**Data for this exercise**
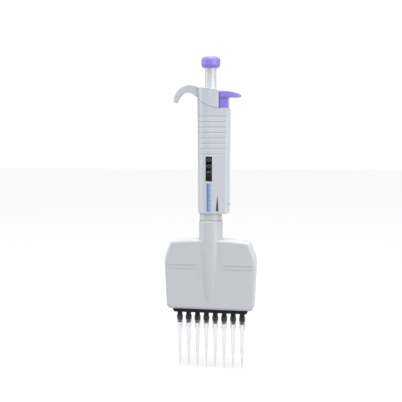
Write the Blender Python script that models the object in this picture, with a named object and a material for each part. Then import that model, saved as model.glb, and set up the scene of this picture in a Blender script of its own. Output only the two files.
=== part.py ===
"""Eight-channel hand pipette with its eight tips, modelled as the separate pieces it is assembled from.

Metres, +Z up. The plunger's axis is the Z axis and the tips' lower ends are at z = 0. The row of
nozzles runs along X, the finger hook points to -X, the ejector button to +X, and the counter window
faces -Y. Sizes inside are free choices that let the mechanism work; touching pieces keep a gap.
"""

import math

import bmesh
import bpy
from mathutils import Matrix, Vector

# Driving dimensions, in metres
GAP = 0.0003                # clearance between pieces that touch
CHANNELS = 8
CHANNEL_SIDES = 10          # facets round each bore, piston, nozzle and tip
PITCH = 0.009               # nozzle spacing, that of a standard well plate
STROKE = 0.015              # plunger travel to its first stop, the full 300 microlitres
EJECT = 0.008               # travel of the ejector button

# Tips and nozzles, heights from the tips' ends
TIP_TOP = 0.0517
TIP_RIM_R = 0.0032
TIP_WALL = 0.0005
NOZZLE_END = 0.0444
NOZZLE_R = 0.0025
BAR_BOTTOM = 0.0560
BAR_TOP = 0.0592

# Manifold: the wide lower housing
SHELL_BOTTOM = 0.0596
SHELL_TOP = 0.1296
SHELL_SHOULDER = 0.1272
SHELL_HALF_DEPTH = 0.0090
SHELL_WALL = 0.0018
NECK_R = 0.0117
NECK_TOP = 0.1480
SPIGOT_R = 0.0096
SPIGOT_BORE_R = 0.0087

# Handle
HANDLE_BOTTOM = 0.1551
SHELF = 0.2567              # flat top of the grip beside the cap
HANDLE_R = 0.0132           # round left side
HANDLE_RIGHT = 0.0188       # flat right side
HANDLE_CORNER_Y = 0.0100
HANDLE_CORNER_R = 0.0036
HANDLE_WALL = 0.0017
HANDLE_TAPER = 0.43         # loss of section per metre below the shelf
SEPTUM = (0.2118, 0.2148)   # inner floor that carries the volume nut
GROOVE_COUNT = 8
GROOVE_TOP = 0.2489
GROOVE_PITCH = 0.00516
GROOVE_DEPTH = 0.0006

# Cap and finger hook
CAP_RIGHT = 0.0090
CAP_TOP_RIGHT = 0.2748
CAP_TOP_MIDDLE = 0.2762
CAP_CEILING = 0.2734         # inside of the cap's top
STEM_GUIDE_R = 0.0078
STEM_GUIDE_BOTTOM = 0.2526
HOOK_HALF_WIDTH = 0.0065
HOOK_REST_Z = 0.2729        # flat underside by which the pipette hangs
HOOK_REST_X = (-0.0275, -0.0225)

# Plunger
BUTTON_Z = (0.2960, 0.3073)
BUTTON_R = 0.0092
STEM_R = 0.00555
STEM_BORE_R = 0.0042
STEM_BOTTOM = 0.2503
COLLAR_R = 0.0070
PUSH_ROD_R = 0.0020
PUSH_ROD_BOTTOM = 0.1717

# Volume setting and counter
SPINDLE_R = 0.0036
SPINDLE_BORE_R = 0.0024
SPINDLE_TOP = 0.2620
DRUM_R = 0.0050
WHEEL_R = 0.0105
WHEEL_BORE_R = 0.0054
WHEEL_HEIGHT = 0.0055
WHEEL_PITCH = 0.0059
WHEEL_TOP_Z = 0.2072        # middle of the units wheel
WINDOW_X = (-0.0030, 0.0032)
WINDOW_Z = (0.1866, 0.2102)
PINION_AT = (0.0104, 0.0066)
PINION_R = 0.0016

# Ejector
EJECT_X = 0.0136
EJECT_STEM_X = (0.0095, 0.0176)
EJECT_STEM_HALF_Y = 0.0045
EJECT_HEAD_Z = (0.2677, 0.2738)
EJECT_STEM_BOTTOM = 0.2450
EJECT_ROD_R = 0.0015
ARM_Z = (0.1668, 0.1693)
EJECT_TUBE_R = (0.0074, 0.0084)
EJECT_TUBE_BOTTOM = 0.1255
EJECT_TUBE_TOP = 0.1665
CROSSBAR_Z = (0.1142, 0.1180)
LEG_X = (0.0358, 0.0374)

# Pistons
PISTON_R = 0.00245
CYLINDER_R = 0.00275
BLOCK_Z = (0.0614, 0.0815)
SEAL_Z = (0.0818, 0.0834)
CROSSHEAD_Z = (0.1012, 0.1060)
DRIVE_ROD_R = 0.0030
SPRING_SEAT_R = 0.0058
SPRING_SEAT_Z = (0.1578, 0.1600)
GUIDE_R = (0.0061, 0.0071)
GUIDE_Z = (0.1190, 0.1575)
GUIDE_FLOOR = 0.1240
GUIDE_EAR_HALF_X = 0.0026    # ears that the two housing halves clamp
GUIDE_EAR_TOP = 0.1230

COLOURS = {
    "shell_grey": ((0.70, 0.72, 0.76), 0.42, 0.0),
    "button_violet": ((0.34, 0.27, 0.78), 0.40, 0.0),
    "stem_white": ((0.82, 0.83, 0.88), 0.22, 0.0),
    "dark_plastic": ((0.02, 0.02, 0.02), 0.45, 0.0),
    "inner_plastic": ((0.55, 0.56, 0.58), 0.50, 0.0),
    "window_clear": ((0.60, 0.62, 0.64), 0.08, 0.0),
    "tip_clear": ((0.86, 0.88, 0.90), 0.20, 0.0),
    "steel": ((0.55, 0.56, 0.57), 0.30, 1.0),
    "brass": ((0.70, 0.55, 0.25), 0.32, 1.0),
    "seal_rubber": ((0.06, 0.06, 0.06), 0.70, 0.0),
}


# Helpers

def clear_scene():
    for thing in list(bpy.data.objects):
        bpy.data.objects.remove(thing)


def make_materials():
    for name, (colour, roughness, metallic) in COLOURS.items():
        material = bpy.data.materials.new(name)
        material.use_nodes = True
        shader = material.node_tree.nodes["Principled BSDF"]
        shader.inputs["Base Color"].default_value = (*colour, 1.0)
        shader.inputs["Roughness"].default_value = roughness
        shader.inputs["Metallic"].default_value = metallic


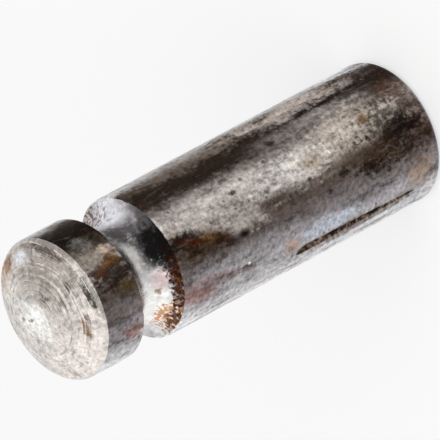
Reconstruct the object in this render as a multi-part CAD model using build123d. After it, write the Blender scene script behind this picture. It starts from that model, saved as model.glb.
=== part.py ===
from build123d import *
import math
import os

# Grooved pin with a gorge: a short round steel pin turned and pressed from one bar.
# The lower part is a shank that is driven into a drilled hole. Three tapered V grooves are
# pressed into it, and the metal they push aside stands up as lips that grip the hole.
# Near the other end a round-bottomed gorge runs all the way round, for a spring's hook or
# a retaining wire, and a crowned head closes the pin above it.
# Frame: the origin is the centre of the flat end, and +Z runs along the pin to the head.
# All sizes are in millimetres.

# Shank
shank_diameter = 10.0
overall_length = 32.0
plain_end_round = 0.6       # rounded lead-in at the flat end

# Gorge and head
head_height = 4.8           # from the gorge's upper edge to the top of the crown
gorge_width = 3.7
neck_diameter = 6.4         # at the floor of the gorge
gorge_edge_break = 0.12     # chamfer on both edges of the gorge
crown_radius = 10.0         # spherical end of the head
crown_edge_round = 0.6

# Pressed grooves
groove_count = 3
groove_start = 3.0          # shallow end, measured from the flat end
groove_end = 12.9           # deep end
groove_start_depth = 0.24
groove_end_depth = 0.50
groove_angle = 90.0         # included angle of the V
groove_height = 1.3         # height of the pressing edge above its tip
shallow_ramp = 14.0         # angle at which the groove fades out at the shallow end
shallow_ramp_radius = 4.0
deep_ramp = 38.0            # angle at which the pressing edge leaves the deep end
deep_ramp_radius = 1.4

# Lips raised beside each groove
lip_height = 0.20           # above the shank, at the deep end
lip_start_height = 0.05     # above the shank, at the shallow end
lip_section_radius = 3.0
lip_fade = 1.2              # how far the lips run past each end of the groove
lip_bend_radius = 5.0

shank_radius = shank_diameter / 2
neck_radius = neck_diameter / 2
gorge_end = overall_length - head_height
gorge_start = gorge_end - gorge_width
crown_start = overall_length - (crown_radius - math.sqrt(crown_radius**2 - shank_radius**2))


def turned_blank():
    """The pin as it leaves the lathe: shank, gorge and crowned head in one turning."""
    gorge_floor = (gorge_start + gorge_end) / 2
    outline = Wire([
        Line((0, 0, 0), (shank_radius, 0, 0)).edge(),
        Line((shank_radius, 0, 0), (shank_radius, 0, gorge_start)).edge(),
        ThreePointArc(
            (shank_radius, 0, gorge_start),
            (neck_radius, 0, gorge_floor),
            (shank_radius, 0, gorge_end),
        ).edge(),
        Line((shank_radius, 0, gorge_end), (shank_radius, 0, crown_start)).edge(),
        ThreePointArc(
            (shank_radius, 0, crown_start),
            crown_point(shank_radius / 2),
            (0, 0, overall_length),
        ).edge(),
        Line((0, 0, overall_length), (0, 0, 0)).edge(),
    ])
    blank = revolve(Face(outline), Axis.Z)
    rims = blank.edges().filter_by(GeomType.CIRCLE)
    blank = fillet(edges_at(rims, 0), plain_end_round)
    rims = blank.edges().filter_by(GeomType.CIRCLE)
    blank = fillet(edges_at(rims, crown_start), crown_edge_round)
    rims = blank.edges().filter_by(GeomType.CIRCLE)
    gorge_edges = edges_at(rims, gorge_start) + edges_at(rims, gorge_end)
    return chamfer(gorge_edges, gorge_edge_break)


def crown_point(radius):
    """A point of the crowned end at that distance from the axis."""
    drop = crown_radius - math.sqrt(crown_radius**2 - radius**2)
    return (radius, 0, overall_length - drop)


def edges_at(rims, height):
    """The outermost circular edges at that height."""
    return rims.filter_by(
        lambda rim: abs(rim.center().Z - height) < 1e-4 and abs(rim.radius - shank_radius) < 1e-4
    )


def pressing_edge():
    """The wedge that presses one groove, placed on the +X side of the shank."""
    shallow_tip = shank_radius - groove_start_depth
    deep_tip = shank_radius - groove_end_depth
    lead = groove_height + groove_end_depth
    run_in = lead / math.tan(math.radians(shallow_ramp))
    run_out = lead / math.tan(math.radians(deep_ramp))
    path = FilletPolyline(
        (shallow_tip + lead, 0, groove_start - run_in),
        (shallow_tip, 0, groove_start),
        (deep_tip, 0, groove_end),
        (deep_tip + lead, 0, groove_end + run_out),
        radius=(shallow_ramp_radius, deep_ramp_radius),
    )
    half_width = groove_height * math.tan(math.radians(groove_angle / 2))
    wedge = Plane(origin=path @ 0, x_dir=(0, 1, 0), z_dir=path % 0) * make_face(
        Polyline((0, 0), (half_width, -groove_height), (-half_width, -groove_height), close=True)
    )
    return sweep(wedge, path=path)


def lip_swelling():
    """The swelling that one groove pushes up, before the groove is cut through its crest."""
    low = shank_radius + lip_start_height - lip_section_radius
    high = shank_radius + lip_height - lip_section_radius
    sunk = shank_radius - lip_section_radius - lip_height
    path = FilletPolyline(
        (sunk, 0, groove_start - 2 * lip_fade),
        (low, 0, groove_start),
        (high, 0, groove_end),
        (sunk, 0, groove_end + 2 * lip_fade),
        radius=(lip_bend_radius, lip_bend_radius),
    )
    section = Plane(origin=path @ 0, z_dir=path % 0) * Circle(lip_section_radius)
    return sweep(section, path=path)


def grooved_pin():
    """The finished pin: the swellings are raised first, then the grooves are pressed in."""
    around = [Rot(0, 0, turn * 360 / groove_count) for turn in range(groove_count)]
    pin = turned_blank()
    for place in around:
        pin += place * lip_swelling()
    for place in around:
        pin -= place * pressing_edge()
    return pin


os.makedirs("parts", exist_ok=True)
pin = grooved_pin()
pin.label = "grooved_pin"
export_step(pin, "parts/grooved_pin.step")
print(f"grooved pin: {pin.volume:.1f} mm3, {pin.volume * 7.85e-3:.2f} g in steel")
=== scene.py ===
import math

import bmesh
import bpy
from mathutils import Matrix, Vector, noise


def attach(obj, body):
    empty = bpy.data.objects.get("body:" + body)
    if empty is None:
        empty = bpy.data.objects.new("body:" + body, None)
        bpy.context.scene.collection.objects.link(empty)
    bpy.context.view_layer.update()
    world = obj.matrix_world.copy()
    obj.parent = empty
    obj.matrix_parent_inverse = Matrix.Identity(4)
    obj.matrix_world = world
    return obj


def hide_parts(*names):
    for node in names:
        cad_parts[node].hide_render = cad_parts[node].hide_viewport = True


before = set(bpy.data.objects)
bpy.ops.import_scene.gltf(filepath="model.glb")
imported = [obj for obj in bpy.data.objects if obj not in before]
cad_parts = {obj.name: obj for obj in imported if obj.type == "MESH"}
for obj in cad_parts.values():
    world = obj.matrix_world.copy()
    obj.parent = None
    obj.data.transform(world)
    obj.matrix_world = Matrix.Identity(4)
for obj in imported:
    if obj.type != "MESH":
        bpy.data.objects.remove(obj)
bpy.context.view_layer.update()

mm = 0.001
frontAzimuth = 57.5            # degrees from +X to the middle of the pin's front

# the pin's shape, in millimetres

pinShape = {
    "radius": 5.0,
    "length": 32.0,
    "endRound": 0.6,
    "gorgeStart": 23.5,
    "gorgeEnd": 27.2,
    "neckRadius": 3.2,
    "edgeBreak": 0.12,
    "crownRadius": 10.0,
    "crownRound": 0.6,
    "steps": 360,              # around the pin
    "rowLength": 0.155,        # along the outline
    "roundRows": 8,            # over the crown's rounded edge
    "crowding": 0.17,          # draws the columns together where the grooves are
    "samePlace": 0.0001,       # points closer than this are one
    "sharpAngle": 32,          # edges that turn by more degrees than this look sharp
}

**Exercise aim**
Above are the entries. Quote exactly the lines from the one bearing "around = [Rot(0, 0, turn" through the one bearing "in imported if".

**Reply**
    around = [Rot(0, 0, turn * 360 / groove_count) for turn in range(groove_count)]
    pin = turned_blank()
    for place in around:
        pin += place * lip_swelling()
    for place in around:
        pin -= place * pressing_edge()
    return pin


os.makedirs("parts", exist_ok=True)
pin = grooved_pin()
pin.label = "grooved_pin"
export_step(pin, "parts/grooved_pin.step")
print(f"grooved pin: {pin.volume:.1f} mm3, {pin.volume * 7.85e-3:.2f} g in steel")
=== scene.py ===
import math

import bmesh
import bpy
from mathutils import Matrix, Vector, noise


def attach(obj, body):
    empty = bpy.data.objects.get("body:" + body)
    if empty is None:
        empty = bpy.data.objects.new("body:" + body, None)
        bpy.context.scene.collection.objects.link(empty)
    bpy.context.view_layer.update()
    world = obj.matrix_world.copy()
    obj.parent = empty
    obj.matrix_parent_inverse = Matrix.Identity(4)
    obj.matrix_world = world
    return obj


def hide_parts(*names):
    for node in names:
        cad_parts[node].hide_render = cad_parts[node].hide_viewport = True


before = set(bpy.data.objects)
bpy.ops.import_scene.gltf(filepath="model.glb")
imported = [obj for obj in bpy.data.objects if obj not in before]
cad_parts = {obj.name: obj for obj in imported if obj.type == "MESH"}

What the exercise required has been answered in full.